De wetgever heeft met een moratorium beoogd om een schuldenaar bij een – dreigende – executie een adempauze te bieden opdat de schuldenaar in staat wordt gesteld om met zijn schuldeisers een regeling van zijn schulden overeen te komen.
Artikel 287b Fw bevat geen criterium op grond waarvan kan worden beslist of de voorlopige voorziening dient te worden toegewezen dan wel afgewezen. De rechtbank zoekt daarom aansluiting bij de voorziening zoals genoemd in artikel 287, vierde lid, Fw waarbij een afweging dient plaats te vinden tussen het belang van verzoeker enerzijds en de schuldeiser, in dit geval verweerster, anderzijds.
Het belang van verzoeker bestaat erin dat hij in de huurwoning kan blijven wonen en dat het minnelijk schuldhulpverleningstraject door verzoeker kan worden doorlopen.
Het belang van verweerster bestaat erin dat zij het vonnis van 17 oktober 2024 ten uitvoer kan leggen.
Naar het oordeel van de rechtbank is voldoende aannemelijk geworden dat de lopende termijnen kunnen en zullen worden voldaan.
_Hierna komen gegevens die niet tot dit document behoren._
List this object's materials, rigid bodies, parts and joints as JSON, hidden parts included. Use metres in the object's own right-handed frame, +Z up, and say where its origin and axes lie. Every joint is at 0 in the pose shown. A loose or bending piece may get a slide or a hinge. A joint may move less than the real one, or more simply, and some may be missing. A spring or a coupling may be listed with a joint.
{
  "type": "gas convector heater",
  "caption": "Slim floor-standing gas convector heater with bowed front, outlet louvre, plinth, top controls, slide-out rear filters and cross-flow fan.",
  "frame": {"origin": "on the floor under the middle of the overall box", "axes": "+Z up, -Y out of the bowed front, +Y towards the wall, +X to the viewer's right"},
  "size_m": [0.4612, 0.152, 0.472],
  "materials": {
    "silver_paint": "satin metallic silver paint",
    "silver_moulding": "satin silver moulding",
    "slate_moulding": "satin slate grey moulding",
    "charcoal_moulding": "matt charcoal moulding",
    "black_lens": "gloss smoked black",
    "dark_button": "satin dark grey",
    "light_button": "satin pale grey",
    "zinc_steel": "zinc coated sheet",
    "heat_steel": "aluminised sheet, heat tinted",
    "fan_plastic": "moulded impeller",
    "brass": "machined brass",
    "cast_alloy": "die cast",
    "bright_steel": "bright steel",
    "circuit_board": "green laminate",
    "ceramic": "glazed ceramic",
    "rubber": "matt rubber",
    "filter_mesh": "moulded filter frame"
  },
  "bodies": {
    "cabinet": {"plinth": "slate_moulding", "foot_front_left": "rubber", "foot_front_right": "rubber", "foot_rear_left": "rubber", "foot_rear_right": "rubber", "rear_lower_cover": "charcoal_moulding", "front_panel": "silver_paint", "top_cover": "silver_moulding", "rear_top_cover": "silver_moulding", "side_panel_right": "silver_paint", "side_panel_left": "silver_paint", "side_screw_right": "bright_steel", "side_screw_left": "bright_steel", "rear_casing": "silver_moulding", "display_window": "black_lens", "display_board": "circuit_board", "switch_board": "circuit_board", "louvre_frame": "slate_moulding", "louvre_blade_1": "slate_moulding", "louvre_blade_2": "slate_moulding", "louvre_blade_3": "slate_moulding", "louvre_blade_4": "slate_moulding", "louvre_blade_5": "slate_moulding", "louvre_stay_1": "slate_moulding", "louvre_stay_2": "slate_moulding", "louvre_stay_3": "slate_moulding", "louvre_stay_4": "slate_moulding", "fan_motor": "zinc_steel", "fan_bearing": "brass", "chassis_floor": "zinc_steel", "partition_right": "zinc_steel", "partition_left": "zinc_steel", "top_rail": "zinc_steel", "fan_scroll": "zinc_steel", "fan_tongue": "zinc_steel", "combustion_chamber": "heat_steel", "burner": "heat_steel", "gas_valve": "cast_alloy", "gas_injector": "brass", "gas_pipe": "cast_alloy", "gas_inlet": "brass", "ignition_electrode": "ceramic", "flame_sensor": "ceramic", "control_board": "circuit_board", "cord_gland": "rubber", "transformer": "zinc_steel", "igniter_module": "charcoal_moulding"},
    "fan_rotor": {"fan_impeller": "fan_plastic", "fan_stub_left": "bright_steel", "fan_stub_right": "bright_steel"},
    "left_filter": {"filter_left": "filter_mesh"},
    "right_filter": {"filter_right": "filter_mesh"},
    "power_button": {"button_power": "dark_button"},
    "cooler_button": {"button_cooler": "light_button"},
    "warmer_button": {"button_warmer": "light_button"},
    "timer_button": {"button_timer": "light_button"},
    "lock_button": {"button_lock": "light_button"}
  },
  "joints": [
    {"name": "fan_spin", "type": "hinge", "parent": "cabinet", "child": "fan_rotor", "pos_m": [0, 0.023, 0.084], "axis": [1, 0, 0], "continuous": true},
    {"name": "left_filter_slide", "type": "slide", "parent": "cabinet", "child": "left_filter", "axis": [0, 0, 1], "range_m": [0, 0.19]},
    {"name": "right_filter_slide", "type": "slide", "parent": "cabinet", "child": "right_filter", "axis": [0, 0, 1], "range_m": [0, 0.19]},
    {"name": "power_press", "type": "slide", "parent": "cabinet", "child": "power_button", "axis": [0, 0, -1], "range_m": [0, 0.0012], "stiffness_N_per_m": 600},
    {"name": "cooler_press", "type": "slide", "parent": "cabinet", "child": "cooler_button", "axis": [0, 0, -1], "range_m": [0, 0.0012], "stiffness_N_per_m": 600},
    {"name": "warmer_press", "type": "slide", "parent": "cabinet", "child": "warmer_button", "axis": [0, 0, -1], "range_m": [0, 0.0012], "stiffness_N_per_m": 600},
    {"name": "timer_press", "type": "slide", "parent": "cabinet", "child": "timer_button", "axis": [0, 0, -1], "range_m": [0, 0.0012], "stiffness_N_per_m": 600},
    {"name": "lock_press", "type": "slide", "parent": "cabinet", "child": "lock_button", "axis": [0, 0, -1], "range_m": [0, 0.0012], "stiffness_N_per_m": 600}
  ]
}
De huur van januari 2025 is op 23 december 2024 tijdig betaald. Daarnaast is er sprake van beschermingsbewind, waardoor ook voldoende aannemelijk is dat de lopende termijnen tijdig zullen worden betaald. Tegen deze achtergrond dient het belang van verzoeker zwaarder te wegen dan het belang van verweerster.
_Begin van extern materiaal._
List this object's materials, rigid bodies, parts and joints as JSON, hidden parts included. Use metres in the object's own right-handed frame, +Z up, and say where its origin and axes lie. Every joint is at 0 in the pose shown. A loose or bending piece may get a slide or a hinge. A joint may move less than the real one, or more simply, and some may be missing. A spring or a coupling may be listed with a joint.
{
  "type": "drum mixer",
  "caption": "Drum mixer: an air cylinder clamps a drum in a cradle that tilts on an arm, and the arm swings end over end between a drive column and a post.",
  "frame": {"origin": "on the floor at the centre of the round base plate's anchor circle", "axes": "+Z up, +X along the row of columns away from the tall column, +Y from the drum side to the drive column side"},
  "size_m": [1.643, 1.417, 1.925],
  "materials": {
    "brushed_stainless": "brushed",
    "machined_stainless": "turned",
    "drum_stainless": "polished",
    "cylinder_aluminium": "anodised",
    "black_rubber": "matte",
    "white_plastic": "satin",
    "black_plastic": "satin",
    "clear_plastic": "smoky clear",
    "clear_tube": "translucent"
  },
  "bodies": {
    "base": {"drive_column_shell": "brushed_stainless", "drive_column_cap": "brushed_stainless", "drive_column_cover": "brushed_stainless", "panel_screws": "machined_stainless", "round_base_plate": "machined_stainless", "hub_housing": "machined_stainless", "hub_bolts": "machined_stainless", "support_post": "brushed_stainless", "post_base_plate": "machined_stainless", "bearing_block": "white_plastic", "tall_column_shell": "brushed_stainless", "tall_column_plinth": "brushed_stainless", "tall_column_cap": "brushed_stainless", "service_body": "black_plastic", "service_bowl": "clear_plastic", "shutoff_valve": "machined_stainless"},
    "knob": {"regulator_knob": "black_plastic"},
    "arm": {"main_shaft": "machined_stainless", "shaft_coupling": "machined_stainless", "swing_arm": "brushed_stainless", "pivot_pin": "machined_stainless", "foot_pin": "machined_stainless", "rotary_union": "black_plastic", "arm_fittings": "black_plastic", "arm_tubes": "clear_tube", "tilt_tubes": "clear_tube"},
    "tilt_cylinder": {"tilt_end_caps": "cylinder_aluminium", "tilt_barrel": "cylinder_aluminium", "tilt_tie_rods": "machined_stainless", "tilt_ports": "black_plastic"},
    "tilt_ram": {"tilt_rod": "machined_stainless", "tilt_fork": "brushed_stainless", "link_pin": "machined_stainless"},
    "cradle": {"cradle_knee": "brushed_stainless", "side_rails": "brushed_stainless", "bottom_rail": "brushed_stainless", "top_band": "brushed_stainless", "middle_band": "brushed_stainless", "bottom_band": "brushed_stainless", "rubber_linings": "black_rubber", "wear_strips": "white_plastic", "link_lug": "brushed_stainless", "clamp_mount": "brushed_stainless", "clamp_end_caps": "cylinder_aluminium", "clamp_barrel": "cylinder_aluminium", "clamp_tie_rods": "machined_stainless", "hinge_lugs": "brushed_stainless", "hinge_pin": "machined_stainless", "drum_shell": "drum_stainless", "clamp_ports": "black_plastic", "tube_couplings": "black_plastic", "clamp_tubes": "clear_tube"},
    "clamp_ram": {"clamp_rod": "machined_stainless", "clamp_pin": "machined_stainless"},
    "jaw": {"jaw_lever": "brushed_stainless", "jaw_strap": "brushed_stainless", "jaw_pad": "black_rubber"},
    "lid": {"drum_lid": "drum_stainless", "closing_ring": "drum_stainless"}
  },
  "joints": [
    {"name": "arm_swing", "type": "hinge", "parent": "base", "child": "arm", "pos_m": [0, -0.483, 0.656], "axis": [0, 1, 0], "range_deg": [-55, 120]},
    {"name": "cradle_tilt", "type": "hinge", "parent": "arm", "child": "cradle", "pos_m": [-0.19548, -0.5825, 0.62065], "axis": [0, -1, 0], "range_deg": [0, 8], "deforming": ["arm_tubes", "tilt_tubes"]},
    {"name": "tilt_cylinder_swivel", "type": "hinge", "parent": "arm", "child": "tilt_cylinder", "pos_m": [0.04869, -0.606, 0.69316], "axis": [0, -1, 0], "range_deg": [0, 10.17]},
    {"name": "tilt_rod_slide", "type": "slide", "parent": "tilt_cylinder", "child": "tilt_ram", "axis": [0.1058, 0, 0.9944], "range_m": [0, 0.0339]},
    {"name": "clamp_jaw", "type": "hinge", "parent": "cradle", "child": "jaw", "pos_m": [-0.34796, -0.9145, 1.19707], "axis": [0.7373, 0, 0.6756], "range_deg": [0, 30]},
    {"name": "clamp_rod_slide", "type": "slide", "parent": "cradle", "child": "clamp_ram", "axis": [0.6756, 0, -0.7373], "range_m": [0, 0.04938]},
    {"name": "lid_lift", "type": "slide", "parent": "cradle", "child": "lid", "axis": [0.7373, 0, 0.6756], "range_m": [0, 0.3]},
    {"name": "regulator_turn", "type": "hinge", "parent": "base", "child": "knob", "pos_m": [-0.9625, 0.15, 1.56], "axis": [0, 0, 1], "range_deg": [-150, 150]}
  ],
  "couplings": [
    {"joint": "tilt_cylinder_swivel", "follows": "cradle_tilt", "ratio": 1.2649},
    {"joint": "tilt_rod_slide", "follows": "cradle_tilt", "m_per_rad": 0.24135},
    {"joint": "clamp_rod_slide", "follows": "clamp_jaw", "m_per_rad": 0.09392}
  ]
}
De rechtbank acht termen aanwezig om ter zekerheid van de belangen van verweerster in het dictum een voorwaarde op te nemen. De verzochte voorziening zal onder de in het dictum genoemde voorwaarde worden toegewezen.
Nu het minnelijk traject naar verwachting niet op korte termijn zal zijn afgerond, zal verzoeker gelet op het bepaalde in artikel 285, eerste lid, sub f, in samenhang met artikel 287, tweede lid, Fw, ten aanzien van het verzoek tot toelating tot de schuldsaneringsregeling ex artikel 284, tweede lid, Fw, niet-ontvankelijk worden verklaard. Zo nodig kan verzoeker te zijner tijd een nieuw verzoek indienen.

5.De beslissing

De rechtbank:
- schort de tenuitvoerlegging op van het op 17 oktober 2024 op verzoek van verweerster uitgesproken vonnis van deze rechtbank tot ontruiming van de huurwoning van verzoeker gelegen aan de [adres] , [postcode] te [woonplaats] , voor de duur van deze voorziening en verlengt de huurovereenkomst zoals deze tussen partijen bestaat of bestond voor de duur van deze voorziening;
- bepaalt dat de genoemde voorziening geldt voor de duur van zes maanden vanaf
4 december 2024;
- bepaalt dat deze voorziening slechts geldt zolang de lopende termijnen gedurende deze periode tijdig worden voldaan;
- bepaalt dat schuldhulpverlening die namens verzoeker de buitengerechtelijke schuldregeling gaat uitvoeren, uiterlijk twee weken voor het aflopen van de getroffen voorziening verslag uitbrengt als bedoeld in artikel 287b, zesde lid, Fw;
- verklaart verzoeker niet-ontvankelijk in zijn verzoek ex artikel 284, tweede lid, Fw.
Dit vonnis is gewezen door mr. W.J. Roos-van Toor, rechter, en in aanwezigheid van S.R.L.T. Peek, griffier, in het openbaar uitgesproken op 28 januari 2025.